◆ **Given data**
►
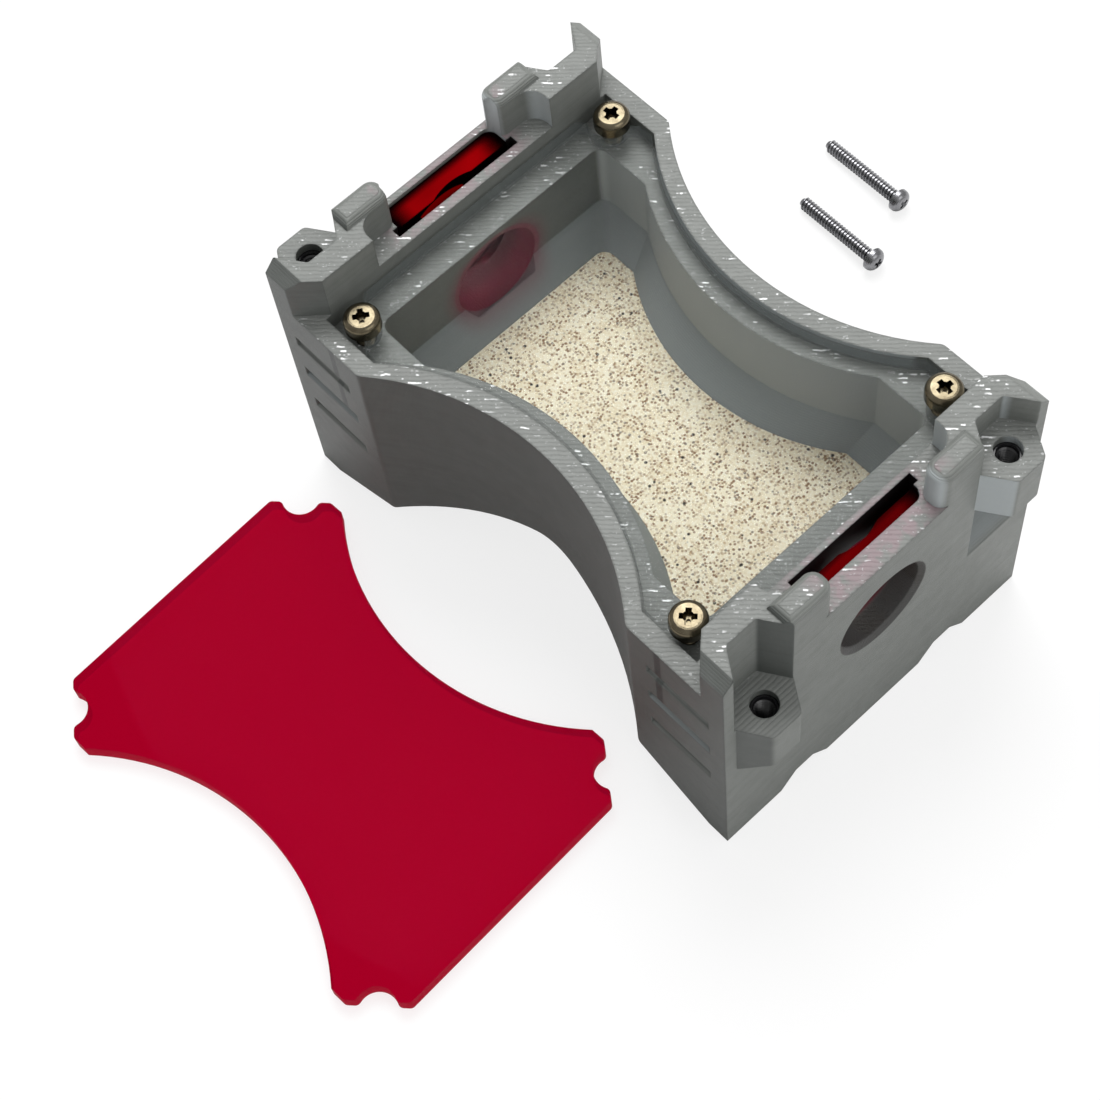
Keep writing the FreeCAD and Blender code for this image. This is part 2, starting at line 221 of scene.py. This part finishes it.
def grey_print():
    """Layered grey print: fine level lines on upright faces, raster strokes on level ones."""
    look = Look("grey_print", IOR=1.46)
    point = look.place()
    x, y, z = look.split(point)
    _, ny, nz = look.facing()
    level = nz.size().above(0.93, 0.985)
    topside = level * nz.above(0.5, 0.6)

    wander = look.noise(point, 0.35, 2.0) * 0.08
    layer = (z + wander) / LAYER
    rib = layer.fraction() - 0.5
    rib_height = 1 - rib * rib * 4
    layer_tone = look.dice(look.joined(0.0, 0.0, layer.floor()))
    band_tone = look.noise(look.joined(x * 0.04, y * 0.04, z * 2.2), 1.0, 3.0, 0.7)

    # Strokes run at 45 degrees, but across the lower lugs' tops
    low_lug = x.size().above(27.3, 27.6) * (1 - z.above(26.0, 26.5)) * y.size().above(11.0, 11.5)
    slant = (x - y) * math.sqrt(0.5)
    crossing = (x + y) * math.sqrt(0.5)
    ripple = look.noise(point, 0.9, 3.0, 0.6) * 0.42
    across = slant * (1 - low_lug) + x * low_lug + ripple * (1 - low_lug * 0.7)
    run = crossing * (1 - low_lug) + y * low_lug
    stroke = across / STROKE
    bow = stroke.fraction() - 0.5
    stroke_height = 1 - bow * bow * 4
    lane = stroke.floor()
    stroke_tone = look.dice(look.joined(lane, 5.0, 0.0))

    # Painted highlights: pale glints dashed along the strokes and painted sparkle on crumbs and
    # beads; painted shade in the hollows between beads
    lane_shift = look.dice(look.joined(lane, 9.0, 2.0)) * 40
    dash = look.noise(look.joined(run * 0.62 + lane_shift, lane * 3.7, z * 2), 1.0, 2.0, 0.7)
    patch = look.noise(point, 0.25, 2.0, 0.6)
    line = 1 - (bow - 0.05).size().above(0.08, 0.26)
    printed = topside * (1 - low_lug) * z.above(24.0, 26.0)
    glint = dash.above(0.56, 0.62) * patch.above(0.51, 0.59) * printed * line
    crumb = look.noise(point, 2.6, 2.0, 0.8)
    bead = look.noise(look.joined(run * 1.5, slant * 3.4, z), 1.0, 2.0, 0.7)
    painted_sparkle = (crumb.above(0.67, 0.73) * 0.8 + bead.above(0.65, 0.71)) * printed
    # Painted shade in the hollows between the beads
    shade_between_beads = (1 - bead.above(0.3, 0.4)) * printed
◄
◆ **Aim**
Please print exactly what appears from the first line of the data through the line with "stroke_tone = look.dice(look.joined(lane, 5.0, 0.0))", including both of those lines and nothing past them.

◆ **Task solution**
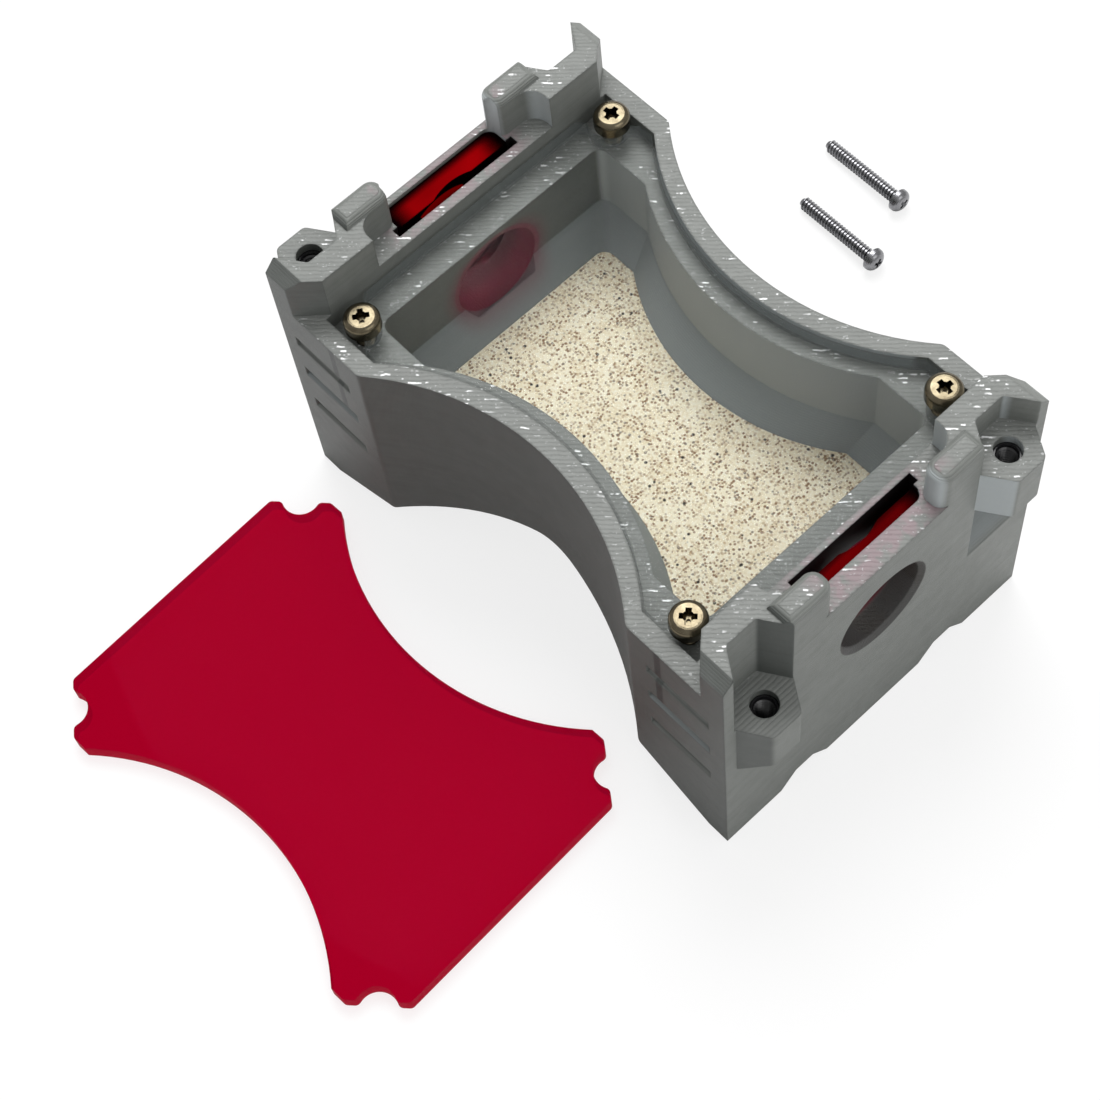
Keep writing the FreeCAD and Blender code for this image. This is part 2, starting at line 221 of scene.py. This part finishes it.
def grey_print():
    """Layered grey print: fine level lines on upright faces, raster strokes on level ones."""
    look = Look("grey_print", IOR=1.46)
    point = look.place()
    x, y, z = look.split(point)
    _, ny, nz = look.facing()
    level = nz.size().above(0.93, 0.985)
    topside = level * nz.above(0.5, 0.6)

    wander = look.noise(point, 0.35, 2.0) * 0.08
    layer = (z + wander) / LAYER
    rib = layer.fraction() - 0.5
    rib_height = 1 - rib * rib * 4
    layer_tone = look.dice(look.joined(0.0, 0.0, layer.floor()))
    band_tone = look.noise(look.joined(x * 0.04, y * 0.04, z * 2.2), 1.0, 3.0, 0.7)

    # Strokes run at 45 degrees, but across the lower lugs' tops
    low_lug = x.size().above(27.3, 27.6) * (1 - z.above(26.0, 26.5)) * y.size().above(11.0, 11.5)
    slant = (x - y) * math.sqrt(0.5)
    crossing = (x + y) * math.sqrt(0.5)
    ripple = look.noise(point, 0.9, 3.0, 0.6) * 0.42
    across = slant * (1 - low_lug) + x * low_lug + ripple * (1 - low_lug * 0.7)
    run = crossing * (1 - low_lug) + y * low_lug
    stroke = across / STROKE
    bow = stroke.fraction() - 0.5
    stroke_height = 1 - bow * bow * 4
    lane = stroke.floor()
    stroke_tone = look.dice(look.joined(lane, 5.0, 0.0))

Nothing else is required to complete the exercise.